On this particular hunt, we spent several weeks scouting with our sons and spent many hours trying to first locate the animals and then watch their habits. Not being able to hunt the same unit every year, you must spend a lot more time in the woods and must be able to talk with the locals to learn the area you are hunting in. Having a great hunting partner who is familiar with the area aided in getting a close encounter with this monster of the woods. We were, unfortunately, unable to locate any fresh sign during our initial scouting trip and the watering areas were all but non-existent due to a long drought. Several days before the end of the hunt, and after talking to some local ranchers, we were able to locate several sources of springs. The weather too was starting to change in our favor, offering colder temperatures, which would mark the beginning of the rut.

My hunting partner called me at home on the last week when he located an area where the elk seemed to particularly like. The area was filled with fresh sign and rubs, and provided a lot of natural cover. He had missed a bull earlier in the day, but felt sure they would return. I quickly packed my camper and headed off to meet him. We spent the evening planning our strategies, and preparing to hunt around a large meadow near a dry streambed. The area seemed to be the natural habitat for what we were looking for.

Although elk are very large animals, they are migratory and can move through the woods rather easily and quickly. We had to find their patterns and habits quickly since the hunt was almost at the end. We had found several cows and some large rubs and scrapes at the top of the meadow. That evening we bugled above the meadow and the woods came alive. Several bulls were at the edge of the meadow ripping up the small pine trees. We knew the rut had begun and planned for an early morning assault.

We staged ourselves before dawn at the edge of the meadow where we had spotted them the night before. We gave several cow calls, when we could hear the bulls in the distance. They were in a dry streambed and were beginning to bugle heavy. We split up and approached from the north with the wind in our face. The winds changed suddenly as the sun began to rise and the elk quickly moved on as we were about to crest a small hill which had hidden the streambed.

The chase had begun. In ¼-mile increments we had pushed the elk up a deep canyon and onto a large peak. They seemed to slow, maybe knowing that they were now safe from the intruders and began to bugle even louder as though to taunt us. The herd took us on a long and exciting tour of the meadows and canyons as we stalked them for several miles through rough terrain and deep canyons. They carried on like a bunch of school children, each taking turns calling out to us, as if they were daring us. Some with higher pitched squeals, some with deep-long grunts.
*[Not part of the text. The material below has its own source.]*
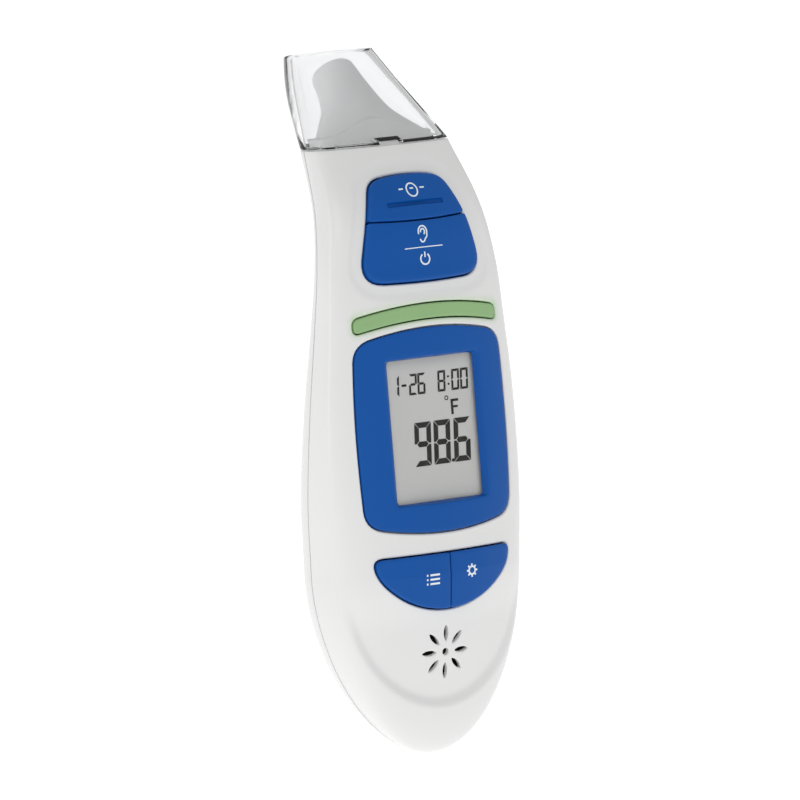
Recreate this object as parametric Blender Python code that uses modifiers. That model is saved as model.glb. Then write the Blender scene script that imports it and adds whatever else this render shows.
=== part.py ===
"""Infrared ear and forehead thermometer, modelled as the separate pieces it is assembled from.

Values are in millimetres and are turned to metres where a mesh or a place is made.
+Z runs up the body, the display faces -Y, and the body is symmetric about X = 0.
Down the face, a frame gives local places: x across, up along the face, deep into the body.
"""
import math

import bmesh
import bpy
from mathutils import Matrix, Vector

MM = 0.001
GAP = 0.3                     # clearance between neighbouring pieces

# Body
BODY_LENGTH = 129.5           # chin tip to cap seam
BODY_WIDTH = 50.0
BODY_DEPTH = 33.2
SEAM_HEIGHT = 54.0            # cap seam above the origin, which is the middle of the grip
SEAM_TILT = 6.0               # degrees that the seam leans back
NECK_START = 0.907            # share of the body length where the seam's lean begins
FRONT_FULLNESS = 7.3          # superellipse powers of the section's two halves
BACK_FULLNESS = 1.9
FACE_CROWN = 0.31             # share of the front's depth that is an even curve across the face
WALL = 2.4

# Section stations: share of length above the chin, then share of the half width,
# then front, parting line and back as shares of the depth
STATIONS = (
    (0.313, 0.972, -0.530, -0.012, 0.452),
    (0.436, 1.000, -0.476, -0.009, 0.464),
    (0.583, 0.980, -0.389, -0.015, 0.410),
    (0.714, 0.920, -0.319, 0.000, 0.334),
    (0.815, 0.872, -0.244, 0.024, 0.289),
    (0.907, 0.792, -0.154, 0.136, 0.370),
    (1.000, 0.700, 0.120, 0.361, 0.642),
)
CHIN_TIP = -0.313             # the chin tip's place front to back, as a share of the depth
CHIN_POWERS = (1.94, 2.57, 1.3, 1.87)   # closing curves of width, front, parting line and back
ARC_STEPS = 20                # facets round one half of a section

# Clear cap
CAP_WALL = 1.5
CAP_HEIGHT = 18.0
CAP_RIM_WIDTH = 19.8
CAP_RIM_FRONT = 21.6
CAP_RIM_MIDDLE = 28.1
CAP_RIM_BACK = 38.2
CAP_RIM_TILT = 10.5
CAP_BACK_BULGE = 3.7
CAP_LEAN = 46.5               # degrees from upright in which the cap pulls off
CAP_FULLNESS = 3.9            # the front's superellipse power at the rim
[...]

When we heard this bull, you could tell he was big, and his distinctive deep bugle followed by a raspy grunt set him apart from the rest of the herd. As I gave a cow call from across canyon they would spin into a frenzy.

I could see a break in the canyon, which would allow for a quick last assault. My hunting partner approached from beneath the peak and behind the herd, as I approached above and in front of the bugling bulls. Sneaking through the brush and slipping past a flock of turkeys and a lone mule deer, I was able to make it to the canyon wall undetected. I moved up the steep wall cautiously and managed to slip into the herd. As I stepped onto the plateau, I could hear the herd bull to my right and the rest of the herd coming up quickly from my left with the smaller bulls bugling as they trudged toward me.

The dilemma was upon me, should I wait and ambush the oncoming bulls, or pursue the larger bull that now stood 100 yards to my right? I decided not to wait, but to go after the larger herd bull before they caught up to me, and I am glad I did. I could see a huge tine above the pinion tree, which had hidden most of his body, and most of his antlers. I was glad of this since most of the mistakes I have made in the past were to look and eventually shoot at the antlers. With the tree now between us, this allowed me to get even closer as I scurried to keep from getting caught by a lone cow that now was feeding below him.

I quickly drew back before I stepped from behind the pinion, as he was quartering away. At that exact moment he turned perfectly broadside to bugle once more, paying attention only to the lone cow. This offered a perfect shoulder shot as I let go of my arrow. I could see the arrow hit his lower front shoulder, but wasn't sure if it had penetrated. I have shot at elk in the past where the arrow simply bounced off the animal without even a scratch.

I marked my shooting lane and went to retrieve my arrow, which I found lying about 10 feet from where I had shot him. I grabbed the arrow and was going back to my quiver to measure the depth of penetration when I saw the bull, down only fifty yards from where I had shot him. I couldn't believe my eyes when I looked at his mass of antlers sticking up from the ground. I still didn't know just how big he was. These were not the bulls that we had tracked to the peak earlier. He was much more massive. As I got closer and began to count the points, I had to sit for a moment to let it all seep in.

This massive bull was my first bull elk taken in archery, and what a dandy he was. A once in a lifetime elk by anyone's standards, this typical 9x10 elk, scoring 389 2/8 Gross and 377 6/8 net Pope & Young, gave me the ultimate experience in bow hunting. At last! All the hard work has really paid off.

Thanks to all my friends and hunting partners! Something this big doesn't take himself out of the woods.